KMCD 17: Hope, The Fellowship and the Kingsman

“Now may the God of hope fill you with all joy and peace in believing, so that by the power of the Holy Spirit you may abound in hope.” Romans 15:13 (ESV)

There is a word that gets worn smooth with use, until it barely means anything at all. Hope. We say it lightly — I hope the weather improves. I hope things work out. We deploy it as a kind of softened wishing, a polite hedge against the possibility that things might not go the way we want. And because we have been saying it that way for so long, it can be surprisingly difficult to hear what Paul actually means when he writes this extraordinary benediction over a fractured, struggling, beautifully diverse fellowship in Rome.

He does not mean that.

The God Whose Name Is Hope

Paul does not call God the God who gives hope, as though hope were a commodity in the divine storehouse, distributed on request. He calls Him the God of hope — identifying God’s very nature and character with this quality. The God of hope, in the same way that He is the God of Abraham. Personally, permanently, essentially bound to it.

In the New Testament, hope is charged with certainty. Not the tentative I think things might improve, but the confident, forward-looking trust of people who know the character of the One in whom they are placing their expectation. It is not wishful thinking. It is rock-solid, future-facing faith — grounded not in favourable circumstances but in the proven faithfulness of God.

This distinction matters deeply for fellowship, because a community that has confused biblical hope with human optimism will find its hope evaporating the moment circumstances deteriorate. And they always do. Optimism is weather-dependent. Hope — the hope Paul is praying for — is not. It is anchored in a God whose character does not change, whose promises have never been broken, and whose trajectory for His people has always been one of future and hope (Jeremiah 29:11), even when the present tells a very different story.
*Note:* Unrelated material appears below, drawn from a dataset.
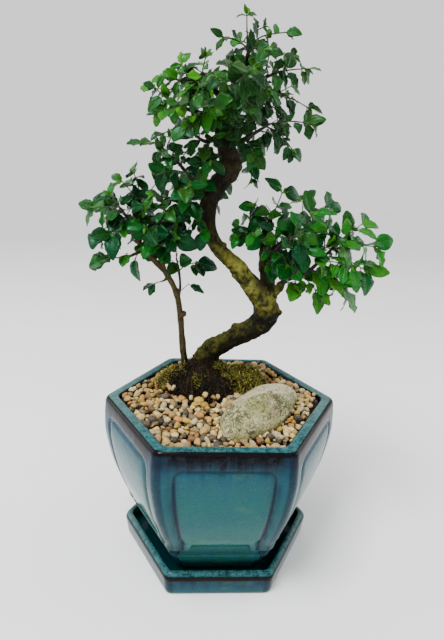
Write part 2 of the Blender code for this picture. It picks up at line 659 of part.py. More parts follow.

The God of hope is the same God who called Jeremiah to speak hope into exile. He is the same God who carried His people through every conceivable darkness and continued to be faithful on the other side.

For a fellowship to flourish, it must be anchored to this God — and to no substitute.

What Happens When the God of Hope Fills a Community

The structure of Paul’s prayer-benediction reveals a sequence that is not accidental. There is a logic here: filling precedes joy and peace, and joy and peace precede overflow. You cannot shortcut the process. You cannot skip the filling and still get the overflow. And I think that is one of the places where fellowships most commonly run into difficulty — they attempt the overflow without first positioning themselves for the filling.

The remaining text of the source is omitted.